Other elms on the Common have been planted more recently in a bid to up the city’s tree count. Portsmouth has some 86,000 trees, according to a city council leaflet. This is far too few for such a populous area, when you consider all the good things trees do, as habitats for wildlife, absorbing carbon emissions and cleaning the air we breathe. Some 50,000 new trees are being planted in the “Horsea Island Country Park”, the landfill site to the west of the M275, and you can see the hundreds of little saplings as you drive past. It doesn’t seem completely clear when it will open to the public but the intentions are good, “to overcome the deficit of public open space” in the north of the city.

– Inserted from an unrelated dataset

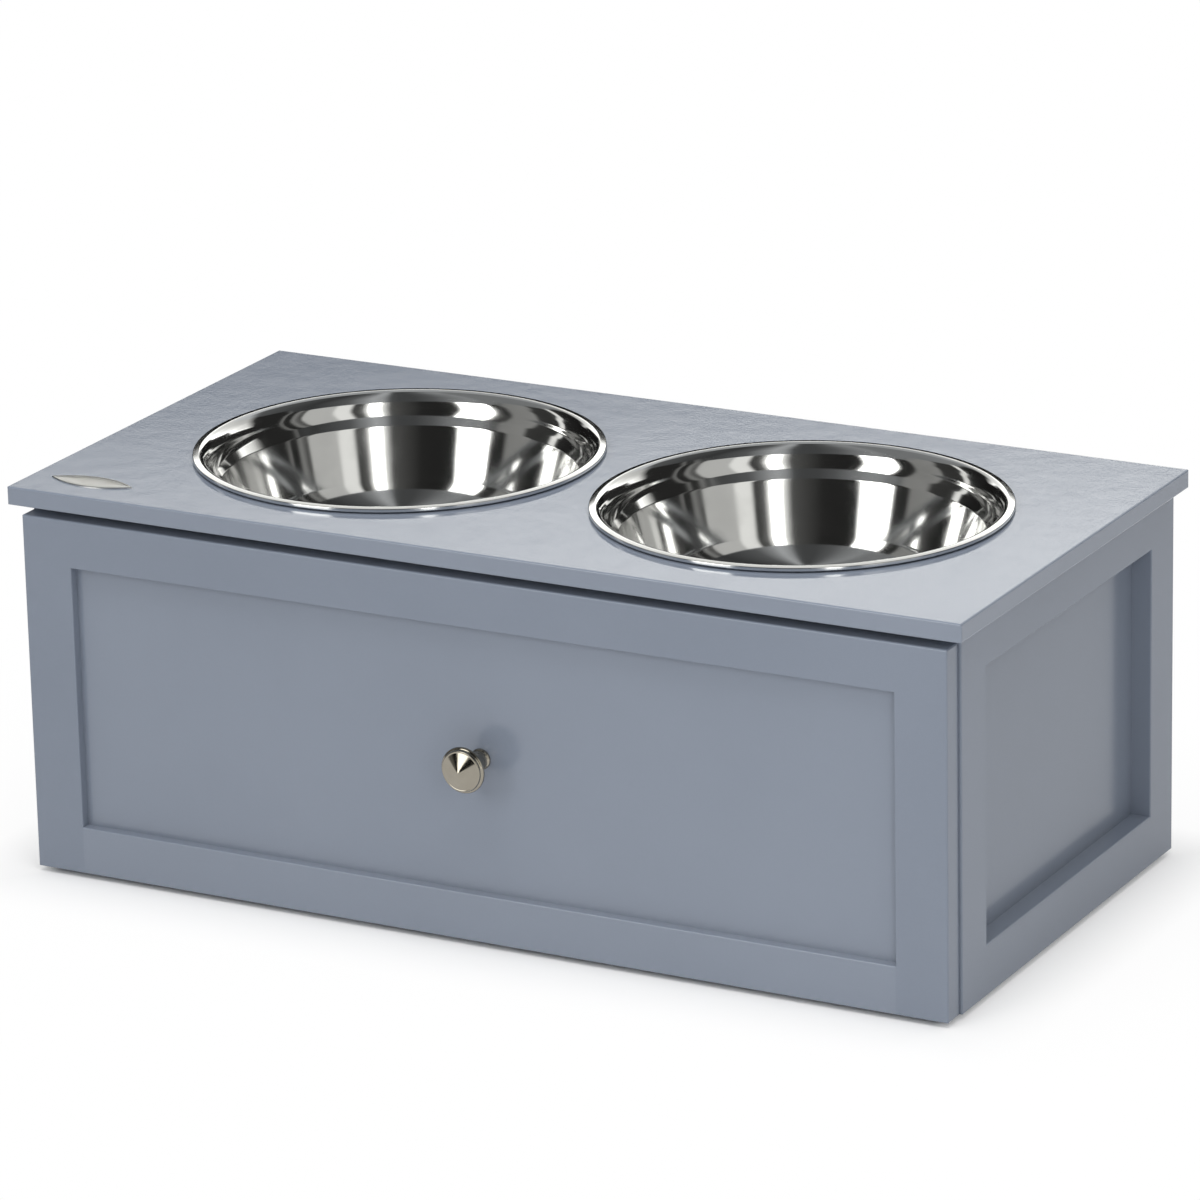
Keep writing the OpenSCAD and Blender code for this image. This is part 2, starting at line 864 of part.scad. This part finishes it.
module knob() {
  r = knob_d / 2;
  rim = 2.2;
  rim_back = 4.4;
  step = 1.2;
  foot = 7;
  neck = 4.6;
  neck_up = 3;
  neck_back = 9.5;
  bulge = 5.6;
  z_rim_mid = knob_len - rim_back;
  z_neck = knob_len - neck_back;
  color(steel) at_knob() difference() {
    rotate_extrude($fn = 64) {
      polygon([
        [0, 0], [foot, 0], [foot, step], [neck, neck_up], [bulge, (z_neck + neck_up) / 2],
        [neck, z_neck], [r - rim, z_rim_mid - rim], [r - rim, z_rim_mid],
        [r - 2 * rim, z_rim_mid + step], [0, knob_len]]);
      translate([r - rim, z_rim_mid]) circle(rim, $fn = 32);
    }
    translate([0, 0, -over])
      cylinder(h = knob_screw_bite + over + 1, d = knob_screw_d + 2 * fit, $fn = 32);
  }
}

module knob_screw() {
  color(zinc) at_knob() translate([0, 0, -panel_t]) {
    cylinder(h = panel_t + knob_screw_bite, d = knob_screw_d, $fn = 32);
    translate([0, 0, -knob_screw_head_h]) difference() {
      cylinder(h = knob_screw_head_h, d = knob_screw_head_d, $fn = 32);
      cross_recess(knob_screw_recess);
    }
  }
}

// Bowls. A corner of the section, moved out by g from walls that face along a and b
function outward(a) = [cos(a), sin(a)];
function grown(p, a, b, g) = p + g / cos((a - b) / 2) * outward((a + b) / 2);

// Half of the room in a bowl, grown by g, with the rim's top at zero
module bowl_room(g) {
  band_end = [wall_r - wall_lean, -band_h];
  ledge_end = band_end - [ledge_w, ledge_drop];
  c = [foot_r, corner_r - bowl_depth];
  away = ledge_end - c;
  band_a = -atan(wall_lean / (band_h - lip_r));
  ledge_a = -atan(ledge_w / ledge_drop);
  wall_a = atan2(away[1], away[0]) - acos(corner_r / norm(away));
  polygon([
    [0, -lip_r], [wall_r + g, -lip_r], grown(band_end, band_a, ledge_a, g),
    grown(ledge_end, ledge_a, wall_a, g), c + (corner_r + g) * outward(wall_a),
    [foot_r, -bowl_depth - g], [0, -bowl_depth - g]]);
  translate(c) circle(corner_r + g, $fn = 96);
}

module rim_section() {
  bend = [wall_r + lip_r, -lip_r];
  intersection() {
    translate(bend) difference() {
      circle(lip_r, $fn = 32);
      circle(lip_r - sheet_t, $fn = 32);
    }
    translate([wall_r, -lip_r]) square(lip_r);
  }
  translate([bend[0], -sheet_t]) square([rim_r - bead_r - bend[0], sheet_t]);
  translate([rim_r - bead_r, -bead_r]) circle(bead_r, $fn = 32);
}

module bowl(i) {
  color(steel) translate([bowl_x[i], bowl_y, z_rim]) {
    difference() {
      rotate_extrude($fn = 96) bowl_room(sheet_t);
      rotate_extrude($fn = 96) bowl_room(0);
    }
    rotate_extrude($fn = 96) rim_section();
  }
}

top_board();
badge_plate();
front_stile("left");  // left_front_stile
front_stile("right");  // right_front_stile
back_stile("left");  // left_back_stile
back_stile("right");  // right_back_stile
top_rail("left");  // left_top_rail
top_rail("right");  // right_top_rail
bottom_rail("left");  // left_bottom_rail
bottom_rail("right");  // right_bottom_rail
side_panel("left");  // left_side_panel
side_panel("right");  // right_side_panel
side_frame_dowels();
base_panel();
back_panel();
front_stretcher();
top_cleat("left");  // left_top_cleat
top_cleat("right");  // right_top_cleat
cleat_screws();
board_screws();
cam_bolts();
cam_discs();
panel_dowels();
foot_pads();
cabinet_runner("left");  // left_cabinet_runner
cabinet_runner("right");  // right_cabinet_runner
cabinet_runner_screws();
front_roller("left");  // left_front_roller
front_roller("right");  // right_front_roller
drawer_front_stile("left");  // drawer_front_left_stile
drawer_front_stile("right");  // drawer_front_right_stile
drawer_front_rail(0);  // drawer_front_top_rail
drawer_front_rail(1);  // drawer_front_bottom_rail
drawer_front_panel();
drawer_front_dowels();
drawer_side("left");  // drawer_left_side
drawer_side("right");  // drawer_right_side
drawer_back();
drawer_bottom();
drawer_cam_bolts();
drawer_cam_discs();
drawer_side_dowels();
drawer_back_screws();
knob();
knob_screw();
drawer_runner("left");  // left_drawer_runner
drawer_runner("right");  // right_drawer_runner
drawer_runner_screws();
rear_roller("left");  // left_rear_roller
rear_roller("right");  // right_rear_roller
bowl(0);  // left_bowl
bowl(1);  // right_bowl
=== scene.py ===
# A raised feeding station: a painted cabinet with one wide drawer under two lift-out
# steel bowls. Metres, front towards -Y, in the same frame as its solids.
import math

import bmesh
import bpy
from mathutils import Matrix, Quaternion, Vector


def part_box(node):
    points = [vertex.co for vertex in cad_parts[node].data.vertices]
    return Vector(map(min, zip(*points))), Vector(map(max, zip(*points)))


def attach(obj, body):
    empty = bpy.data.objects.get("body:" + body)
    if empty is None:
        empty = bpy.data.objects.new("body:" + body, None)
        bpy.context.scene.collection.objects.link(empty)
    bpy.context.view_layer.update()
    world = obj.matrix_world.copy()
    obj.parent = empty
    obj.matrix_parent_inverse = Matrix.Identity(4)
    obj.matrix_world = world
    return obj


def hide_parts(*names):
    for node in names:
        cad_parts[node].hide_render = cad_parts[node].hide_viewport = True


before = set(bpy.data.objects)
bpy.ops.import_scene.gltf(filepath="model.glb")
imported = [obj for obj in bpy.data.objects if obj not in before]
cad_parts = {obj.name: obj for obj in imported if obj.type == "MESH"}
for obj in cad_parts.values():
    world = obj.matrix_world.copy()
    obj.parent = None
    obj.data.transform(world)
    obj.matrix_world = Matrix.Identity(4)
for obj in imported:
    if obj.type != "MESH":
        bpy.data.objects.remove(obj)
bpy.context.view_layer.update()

MM = 0.001
SEAM = 0.00001      # points that are closer than this become one


# Shader maths

class Wire:
    """An output of a shader node. Arithmetic on it adds Math nodes."""

    def __init__(self, finish, socket):
        self.finish, self.socket = finish, socket

    def __add__(self, other):
        return self.finish.math("ADD", self, other)

    def __sub__(self, other):
        return self.finish.math("SUBTRACT", self, other)

    def __rsub__(self, other):
        return self.finish.math("SUBTRACT", other, self)

    def __mul__(self, other):
        return self.finish.math("MULTIPLY", self, other)

    def __abs__(self):
        return self.finish.math("ABSOLUTE", self)

    __radd__ = __add__
    __rmul__ = __mul__


def grey(level):
    return (level, level, level, 1)


def set_stops(ramp, stops):
    """Gives a colour ramp its stops of place and level."""
    for at, _ in stops[len(ramp.elements):]:
        ramp.elements.new(at)
    for element, (at, level) in zip(ramp.elements, stops):
        element.position, element.color = at, grey(level)


class Finish:
    """The nodes of a material, or of the world, under construction."""

    def __init__(self, name, owners=bpy.data.materials):
        self.owner = owners.new(name)
        self.owner.use_nodes = True
        self.tree = self.owner.node_tree
        self.tree.nodes.clear()
        self.place = self.node("ShaderNodeTexCoord", out="Object")

    def node(self, kind, settings=None, sockets=None, out=0):
        """Adds a node: first its settings, a ramp's stops among them, then its sockets."""
        made = self.tree.nodes.new(kind)
        for name, value in (settings or {}).items():
            if name == "stops":
                set_stops(made.color_ramp, value)
            else:
                setattr(made, name, value)
        for name, value in (sockets or {}).items():
            if isinstance(value, Wire):
                self.tree.links.new(value.socket, made.inputs[name])
            else:
                made.inputs[name].default_value = value
        return Wire(self, made.outputs[out]) if made.outputs else None

    def math(self, operation, *values):
        return self.node("ShaderNodeMath", {"operation": operation}, dict(enumerate(values)))

    def split(self, vector):
        """The x, y and z of a vector."""
        return (self.node("ShaderNodeSeparateXYZ", sockets={0: vector}, out=axis) for axis in "XYZ")

    def noise(self, scale, detail=2.0, stretch=(1, 1, 1), rough=0.5):
        """Cloudy noise with scale clouds to the metre, drawn out where stretch is under 1."""
        place = self.node("ShaderNodeMapping", sockets={"Vector": self.place, "Scale": stretch})
        return self.node("ShaderNodeTexNoise", sockets={
            "Vector": place, "Scale": scale, "Detail": detail, "Roughness": rough})

    def ramp(self, value, *stops):
        return self.node("ShaderNodeValToRGB", {"stops": stops}, {0: value})

    def blend(self, share, a, b):
        """Colour a where the share is 0 and colour b where it is 1."""
        factor, colour_a, colour_b, result = 0, 6, 7, 2     # the node's sockets for colours
        return self.node("ShaderNodeMix", {"data_type": "RGBA"},
                         {factor: share, colour_a: a, colour_b: b}, result)

    def relief(self, height, depth, strength=1.0, under=None):
        """Bumps with a depth in millimetres, added to those that lie under them."""
        sockets = {"Height": height, "Distance": depth * MM, "Strength": strength}
        if under:
            sockets["Normal"] = under
        return self.node("ShaderNodeBump", sockets=sockets)

    def surface(self, **values):
        """Closes the material with a Principled surface. Its sockets have _ for a space."""
        sockets = {name.replace("_", " "): value for name, value in values.items()}
        return self.close(self.node("ShaderNodeBsdfPrincipled", sockets=sockets))

    def close(self, shader, output="ShaderNodeOutputMaterial"):
        self.node(output, sockets={"Surface": shader})
        return self.owner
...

Along the Ladies Mile and Clarence Esplanade, the elms will soon leaf out in a show of bright green ready for nesting season and all the complex bird-life goings-on. In winter the common practically reverts to its ancestral wetland – puddles expand into ponds and wading birds dabble in the mud. The famous Brent Geese – that fly over from Siberia every winter – wisely steered clear of the riot fencing and cardboard geese decoys on Kings Field but I’ve seen them on the common digging about for food. They seem to eat permanently (not surprising I suppose as they need to refuel after, and then again before, their mammoth migration to the eastern edges of Europe).
But soon, the geese will be off, and the elms’ foliage will block those bleak mile-wide vistas across the common. In a normal year, we’d be looking forward to all sorts of events there: kites, horse fairs, festivals, maybe even a triumphant re-run of the giant Southsea dinosaur sculpture – but this year, who knows yet. At least we’ve got the elms.